What the exercise asks: Starting with the first line and ending with the line that holds "tree.links.new(value, shader.inputs[label])", repeat the material exactly.

Dataset section:

====

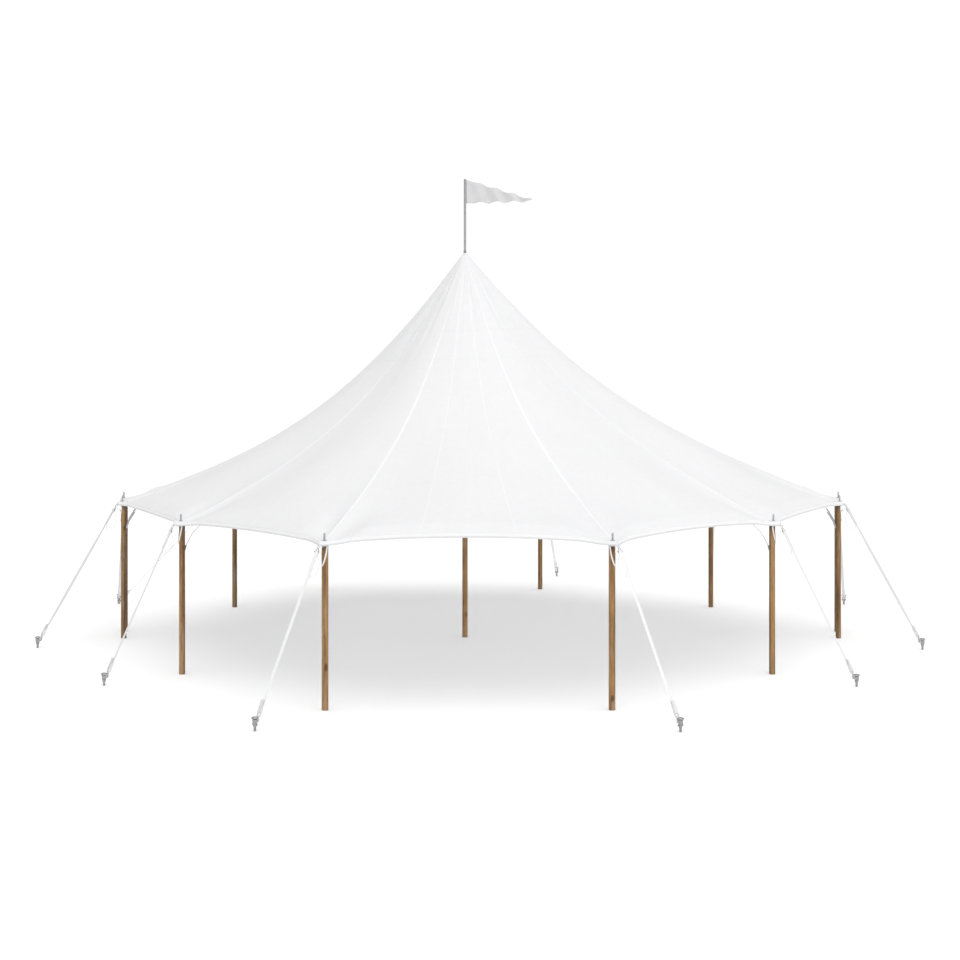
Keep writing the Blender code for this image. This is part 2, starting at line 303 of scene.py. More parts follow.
def shadeColour(tree, tone, shade):
    grey = put(tree, "CombineColor", {0: shade, 1: shade, 2: shade}).outputs[0]
    return mixColours(tree, 1.0, tone, grey, "MULTIPLY")


def newGroup(name, inputs):
    # A group whose inputs are vectors (None), numbers or colours, and the sockets they come in by.
    group = bpy.data.node_groups.new(name, "ShaderNodeTree")
    for label, value in inputs.items():
        kind = "Vector" if value is None else "Color" if isinstance(value, tuple) else "Float"
        socket = group.interface.new_socket(name=label, in_out="INPUT", socket_type="NodeSocket" + kind)
        if value is not None:
            socket.default_value = value
    return group, group.nodes.new("NodeGroupInput").outputs


def closeGroup(group, **values):
    for label in values:
        kind = "NodeSocketColor" if label == "Color" else "NodeSocketFloat"
        group.interface.new_socket(name=label, in_out="OUTPUT", socket_type=kind)
    result = group.nodes.new("NodeGroupOutput")
    for label, value in values.items():
        group.links.new(value, result.inputs[label])
    return group


def useGroup(tree, group, **inputs):
    return put(tree, "Group", inputs, node_tree=group).outputs


def newMaterial(name, plain):
    material = bpy.data.materials.new(name)
    material.use_nodes = True
    shader = material.node_tree.nodes["Principled BSDF"]
    for label, value in plain.items():
        shader.inputs[label].default_value = value
    return material, material.node_tree, shader


def wireUp(tree, shader, colour, roughness, height, strength, distance):
    bump = put(tree, "Bump", {"Strength": strength, "Distance": distance, "Height": height}).outputs["Normal"]
    for label, value in (("Base Color", colour), ("Roughness", roughness), ("Normal", bump)):
        tree.links.new(value, shader.inputs[label])


def buildWeaveGroup():
    # Plain weave: threads go over and under by turns.
    group, given = newGroup("clothWeave", {"Vector": None, "ThreadsPerMetre": 900.0})
    scaled = enlarge(group, given["Vector"], given["ThreadsPerMetre"])
    parts = put(group, "SeparateXYZ", {0: scaled}).outputs
    warp, weft = [maths(group, "ABSOLUTE", maths(group, "SINE", times(group, parts[k], pi))) for k in (0, 1)]
    checks = put(group, "TexChecker", {"Vector": scaled, "Scale": 1.0}).outputs["Fac"]
    over = put(group, "Mix", {0: checks, 2: warp, 3: weft}, data_type="FLOAT").outputs[0]
    under = times(group, warp, weft)
    height = plus(group, times(group, over, 0.7), times(group, under, 0.3))
    return closeGroup(group, Height=height, Gap=minus(group, 1.0, under))


def buildMottleGroup():
    # Uneven tone at two scales, around 0.5.
    group, given = newGroup("softMottle", {"Vector": None, "Scale": 1.0, "Detail": 4.0})
    broad = noiseOf(group, given["Vector"], given["Scale"], given["Detail"], 0.6)
    fine = noiseOf(group, given["Vector"], times(group, given["Scale"], 6.3), 3.0)
    return closeGroup(group, Fac=plus(group, times(group, broad, 0.68), times(group, fine, 0.32)))


def buildGroundDustGroup():
    # A mask of dust and splashes close to the ground.
    group, given = newGroup("groundDust", {"Reach": 0.25, "Breakup": 14.0})
    place = geometryOf(group)
    height = put(group, "SeparateXYZ", {0: place}).outputs[2]
    speckle = noiseOf(group, place, given["Breakup"], 5.0, 0.7)
    near = maths(group, "SUBTRACT", 1.0, maths(group, "DIVIDE", height, given["Reach"]), clamp=True)
    return closeGroup(group, Mask=maths(group, "MULTIPLY", near, remap(group, speckle, 0.35, 0.7), clamp=True))


def buildZincGroup():
    # Galvanised steel: cloudy spangles, fine scratches and dull spots.
    group, given = newGroup("zincSkin", {"Vector": None, "Spangle": 90.0, "Tone": 0.55})
    spangles = {"Vector": given["Vector"], "Scale": given["Spangle"], "Randomness": 1.0}
    cellTone = put(group, "RGBToBW", {0: put(group, "TexVoronoi", spangles).outputs["Color"]}).outputs[0]
    clouds = noiseOf(group, given["Vector"], 17.0, 5.0, 0.65)
    scratches = noiseOf(group, stretch(group, given["Vector"], (1.0, 1.0, 0.06)), 420.0)
    tone = plus(group, times(group, cellTone, 0.10), times(group, clouds, 0.22))
    tone = plus(group, tone, minus(group, given["Tone"], 0.16))
    colour = put(group, "CombineColor", {0: tone, 1: tone, 2: times(group, tone, 1.015)}).outputs[0]
    rough = plus(group, remap(group, clouds, 0.3, 0.7, 0.30, 0.52), times(group, cellTone, 0.08))
    return closeGroup(group, Color=colour, Roughness=rough, Height=plus(group, scratches, times(group, clouds, 0.8)))


def buildGrainGroup():
    # Round timber: grain along Z, drying cracks, knots and weathered streaks.
    group, given = newGroup("timberGrain", {"Vector": None, "Light": (0.4, 0.25, 0.12, 1),
                                            "Dark": (0.14, 0.07, 0.025, 1)})
    place = given["Vector"]
    wobble = put(group, "TexNoise", {"Vector": place, "Scale": 1.6, "Detail": 2.0}).outputs["Color"]
    bent = put(group, "VectorMath", {0: place, 1: enlarge(group, wobble, 0.03)}, operation="ADD").outputs[0]
    longGrain = stretch(group, bent, (1.0, 1.0, 0.05))
    fibres = noiseOf(group, longGrain, 230.0, 5.0, 0.65)
    bands = noiseOf(group, longGrain, 34.0, 4.0, 0.6)
    patches = noiseOf(group, stretch(group, place, (1.0, 1.0, 0.22)), 9.0, 4.0, 0.55)
    streaks = noiseOf(group, stretch(group, bent, (1.0, 1.0, 0.02)), 24.0)
    cracks = noiseOf(group, stretch(group, place, (1.0, 1.0, 0.018)), 52.0, 1.0)
    crackMask = remap(group, cracks, 0.292, 0.318, 1.0, 0.0)
    knots = put(group, "TexVoronoi", {"Vector": stretch(group, bent, (1.0, 1.0, 0.42)), "Scale": 6.0})
    knots = knots.outputs["Distance"]
    knotMask = remap(group, knots, 0.05, 0.17, 1.0, 0.0)
    knotRings = times(group, maths(group, "SINE", times(group, knots, 260.0)), knotMask)
    tone = plus(group, times(group, fibres, 0.22), times(group, bands, 0.25), times(group, patches, 0.20),
                times(group, streaks, 0.38))
    tone = plus(group, minus(group, tone, times(group, knotMask, 0.26)), times(group, knotRings, 0.03))
    colour = mixColours(group, remap(group, tone, 0.40, 0.63), given["Dark"], given["Light"])
    colour = mixColours(group, remap(group, patches, 0.50, 0.72, 0.0, 0.35), colour, (0.42, 0.33, 0.26, 1.0))
    colour = mixColours(group, times(group, crackMask, 0.75), colour, (0.035, 0.018, 0.008, 1.0))
    height = minus(group, plus(group, fibres, times(group, bands, 0.8)), times(group, crackMask, 1.6))
    return closeGroup(group, Color=colour, Roughness=remap(group, fibres, 0.3, 0.7, 0.46, 0.68),
                      Height=plus(group, height, times(group, knotRings, 0.3)))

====

Task solution:
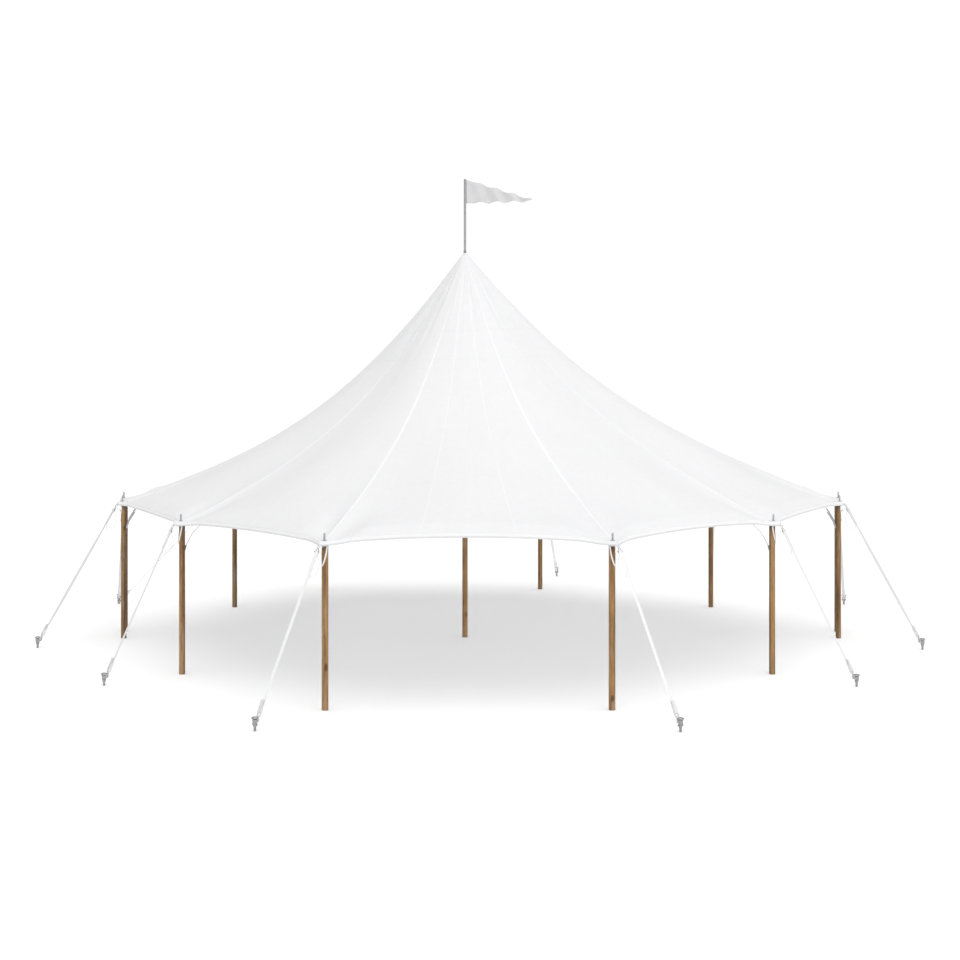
Keep writing the Blender code for this image. This is part 2, starting at line 303 of scene.py. More parts follow.
def shadeColour(tree, tone, shade):
    grey = put(tree, "CombineColor", {0: shade, 1: shade, 2: shade}).outputs[0]
    return mixColours(tree, 1.0, tone, grey, "MULTIPLY")


def newGroup(name, inputs):
    # A group whose inputs are vectors (None), numbers or colours, and the sockets they come in by.
    group = bpy.data.node_groups.new(name, "ShaderNodeTree")
    for label, value in inputs.items():
        kind = "Vector" if value is None else "Color" if isinstance(value, tuple) else "Float"
        socket = group.interface.new_socket(name=label, in_out="INPUT", socket_type="NodeSocket" + kind)
        if value is not None:
            socket.default_value = value
    return group, group.nodes.new("NodeGroupInput").outputs


def closeGroup(group, **values):
    for label in values:
        kind = "NodeSocketColor" if label == "Color" else "NodeSocketFloat"
        group.interface.new_socket(name=label, in_out="OUTPUT", socket_type=kind)
    result = group.nodes.new("NodeGroupOutput")
    for label, value in values.items():
        group.links.new(value, result.inputs[label])
    return group


def useGroup(tree, group, **inputs):
    return put(tree, "Group", inputs, node_tree=group).outputs


def newMaterial(name, plain):
    material = bpy.data.materials.new(name)
    material.use_nodes = True
    shader = material.node_tree.nodes["Principled BSDF"]
    for label, value in plain.items():
        shader.inputs[label].default_value = value
    return material, material.node_tree, shader


def wireUp(tree, shader, colour, roughness, height, strength, distance):
    bump = put(tree, "Bump", {"Strength": strength, "Distance": distance, "Height": height}).outputs["Normal"]
    for label, value in (("Base Color", colour), ("Roughness", roughness), ("Normal", bump)):
        tree.links.new(value, shader.inputs[label])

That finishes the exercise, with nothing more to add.